Perhaps Tehran’s calculation is that it can have both? After all, neither the plots revealed by the Times, nor the rocket attack on Erbil, has prompted a reconsideration of the US effort to restore the JCPOA and, along with it, improve relations, or at least reduce tensions, with Iran.

Nicholas Heras, of Washington’s Institute for the Study of War, summarized the Times’s report, telling Kurdistan 24, “The big takeaway is that Iran is going to look for unexpected ways to strike at the US and Israel, globally.” 

“This means that the Biden administration will have to cover a much wider playing field than Iraq, if it wants to frustrate the IRGC,” he continued, and “that is a tall order.”
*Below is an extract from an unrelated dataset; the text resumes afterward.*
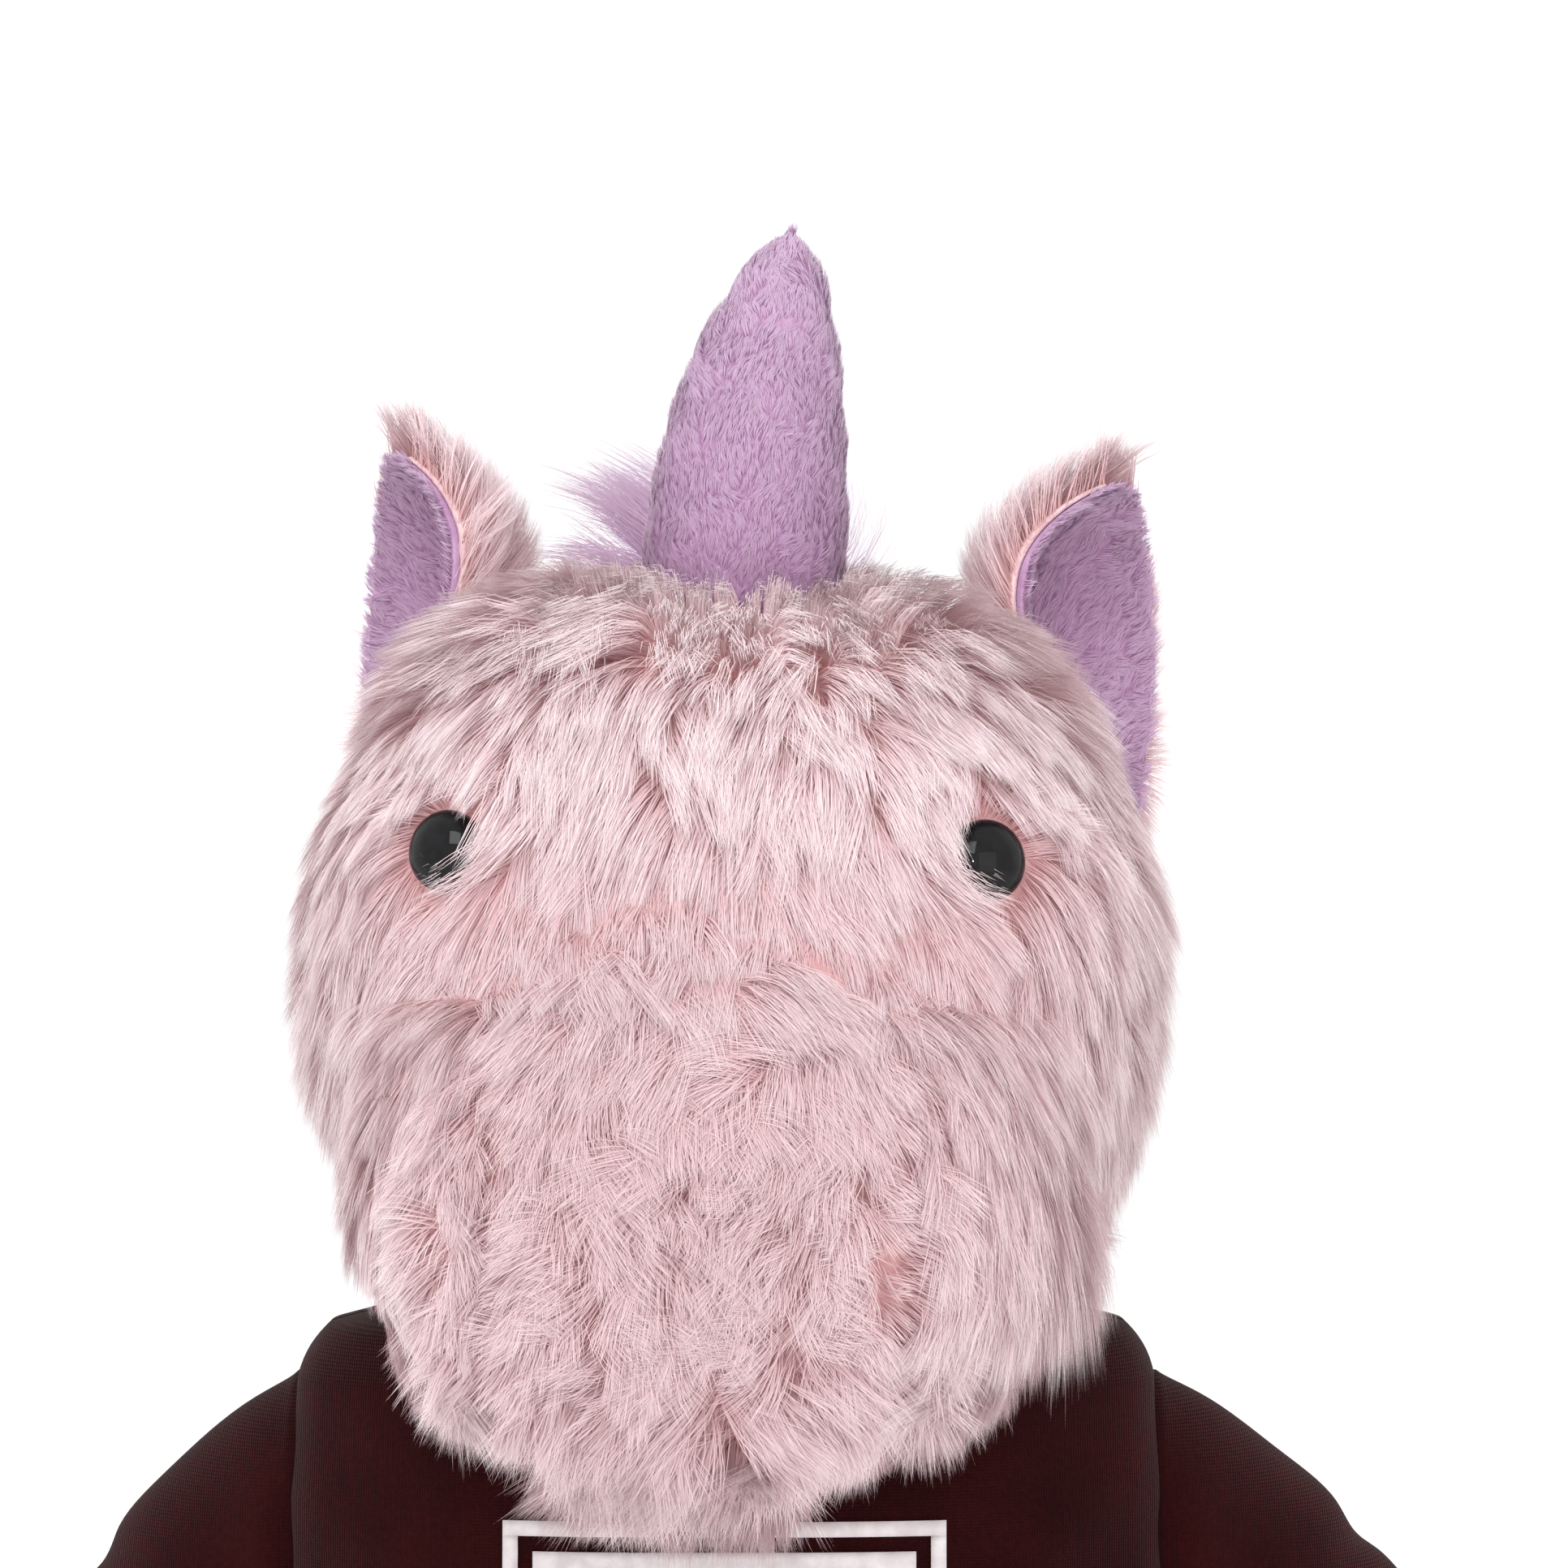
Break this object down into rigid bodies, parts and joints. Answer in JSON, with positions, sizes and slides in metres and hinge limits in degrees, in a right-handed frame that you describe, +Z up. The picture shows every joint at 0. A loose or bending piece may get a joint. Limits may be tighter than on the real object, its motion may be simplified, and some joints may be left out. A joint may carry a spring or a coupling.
{
  "type": "plush unicorn",
  "caption": "Seated stuffed unicorn in shaggy pale-pink fur fabric with a lavender horn, cupped ears, black safety eyes and a dark red knitted sweatshirt.",
  "frame": {"origin": "middle of the flat seat base, under the body", "axes": "+Z up, out of the seat towards the horn; -Y the way the face looks; +X the toy's own left"},
  "size_m": [0.3248, 0.2855, 0.3697],
  "materials": {
    "pink_fur": "shaggy long-pile fur fabric, pale pink with deeper pink roots",
    "lavender_plush": "short-pile minky, brushed",
    "lavender_long_pile": "long wispy pile",
    "sweatshirt_jersey": "fine knitted jersey, matt",
    "sweatshirt_rib": "ribbed knit, matt",
    "print_film": "flat screen-print film",
    "fibre_filling": "loose polyester fibre",
    "bean_cloth": "plain woven bag of pellets",
    "eye_plastic": "polished black",
    "washer_plastic": "natural nylon",
    "label_cloth": "satin ribbon, blank"
  },
  "bodies": {
    "torso": {"seat_panel": "pink_fur", "body_front": "pink_fur", "body_back": "pink_fur", "body_filling": "fibre_filling", "bean_bag": "bean_cloth", "shirt_front": "sweatshirt_jersey", "shirt_back": "sweatshirt_jersey", "shirt_hem_rib": "sweatshirt_rib", "shirt_collar_rib": "sweatshirt_rib", "shirt_print": "print_film", "care_label": "label_cloth"},
    "neck": {"neck": "pink_fur"},
    "head": {"head_gusset": "pink_fur", "head_panel_left": "pink_fur", "head_panel_right": "pink_fur", "head_filling": "fibre_filling", "eye_left": "eye_plastic", "eye_right": "eye_plastic", "eye_washer_left": "washer_plastic", "eye_washer_right": "washer_plastic", "mane_strip": "lavender_long_pile"},
    "horn": {"horn_cover": "lavender_plush", "horn_filling": "fibre_filling"},
    "ear_left": {"ear_back_left": "pink_fur", "ear_lining_left": "lavender_plush"},
    "ear_right": {"ear_back_right": "pink_fur", "ear_lining_right": "lavender_plush"},
    "tail": {"tail": "lavender_long_pile"},
    "arm_left": {"arm_skin_left": "pink_fur", "arm_hoof_left": "lavender_plush", "arm_filling_left": "fibre_filling", "sleeve_left": "sweatshirt_jersey", "cuff_left": "sweatshirt_rib"},
    "leg_left": {"leg_skin_left": "pink_fur", "leg_hoof_left": "lavender_plush", "sole_left": "lavender_plush", "leg_filling_left": "fibre_filling"},
    "arm_right": {"arm_skin_right": "pink_fur", "arm_hoof_right": "lavender_plush", "arm_filling_right": "fibre_filling", "sleeve_right": "sweatshirt_jersey", "cuff_right": "sweatshirt_rib"},
    "leg_right": {"leg_skin_right": "pink_fur", "leg_hoof_right": "lavender_plush", "sole_right": "lavender_plush", "leg_filling_right": "fibre_filling"}
  },
  "joints": [
    {"name": "head_turn", "type": "hinge", "parent": "torso", "child": "neck", "pos_m": [0, 0, 0.1653], "axis": [0, 0, 1], "range_deg": [-15, 15], "stiffness_Nm_per_rad": 1.2},
    {"name": "head_nod", "type": "hinge", "parent": "neck", "child": "head", "pos_m": [0, 0, 0.1765], "axis": [0.9992, -0.0349, -0.0175], "range_deg": [-8, 8], "stiffness_Nm_per_rad": 2.5},
    {"name": "horn_flex", "type": "hinge", "parent": "head", "child": "horn", "pos_m": [0.00434, -0.03617, 0.3025], "axis": [0.9992, -0.0349, -0.0175], "range_deg": [-8, 8], "stiffness_Nm_per_rad": 0.12},
    {"name": "ear_left_flop", "type": "hinge", "parent": "head", "child": "ear_left", "pos_m": [0.06075, -0.00412, 0.28212], "axis": [0.7683, 0.6032, -0.2141], "range_deg": [-12, 12], "stiffness_Nm_per_rad": 0.05},
    {"name": "ear_right_flop", "type": "hinge", "parent": "head", "child": "ear_right", "pos_m": [-0.05411, -0.00011, 0.28723], "axis": [0.7397, -0.6643, 0.1072], "range_deg": [-12, 12], "stiffness_Nm_per_rad": 0.05},
    {"name": "arm_left_swing", "type": "hinge", "parent": "torso", "child": "arm_left", "pos_m": [0.0814, 0, 0.124], "axis": [-1, 0, 0], "range_deg": [-25, 75], "stiffness_Nm_per_rad": 0.25},
    {"name": "arm_right_swing", "type": "hinge", "parent": "torso", "child": "arm_right", "pos_m": [-0.0814, 0, 0.124], "axis": [-1, 0, 0], "range_deg": [-25, 75], "stiffness_Nm_per_rad": 0.25},
    {"name": "leg_left_swing", "type": "hinge", "parent": "torso", "child": "leg_left", "pos_m": [0.0403, -0.012, 0.031], "axis": [-1, 0, 0], "range_deg": [-45, 15], "stiffness_Nm_per_rad": 0.5},
    {"name": "leg_right_swing", "type": "hinge", "parent": "torso", "child": "leg_right", "pos_m": [-0.0403, -0.012, 0.031], "axis": [-1, 0, 0], "range_deg": [-45, 15], "stiffness_Nm_per_rad": 0.5},
    {"name": "tail_swing", "type": "hinge", "parent": "torso", "child": "tail", "pos_m": [0, 0.066, 0.046], "axis": [0, 0, 1], "range_deg": [-25, 25], "stiffness_Nm_per_rad": 0.05}
  ]
}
Reviving Nuclear Talks with Iran

On Thursday, Secretary of State Antony Blinken held a video conference with the Foreign Ministers of France, Germany, and the United Kingdom – the E-3, all parties to the JCPOA.

Later that day, State Department spokesperson Ned Price issued a brief statement, affirming US readiness to attend a meeting of the original signatories to the JCPOA, which include Russia and China, as well as the E-3.

“The United States would accept an invitation from the European Union High Representative to attend a meeting of the P5+1 and Iran to discuss a diplomatic way forward on Iran’s nuclear program,” Price said.

However, State Department officials said they did not know whether Iran would agree to attend such a meeting.

The State Department also announced on Thursday that it was ending the strict travel restrictions the Trump administration had imposed on Iranian diplomats in New York, and it withdrew a moribund Trump administration attempt to snap back UN sanctions on Iran.

Rep. Michael McCaul of Texas, senior Republican on the House Foreign Affairs Committee, issued a statement late on Thursday, criticizing the emerging US policy on Iran. 

“It is concerning the Biden Administration is already making concessions in an apparent attempt to re-enter the flawed Iran deal,” McCaul said, as he called on the administration “to stick to their assurance not to re-enter the deal until Iran comes back into full compliance with the JCPOA.”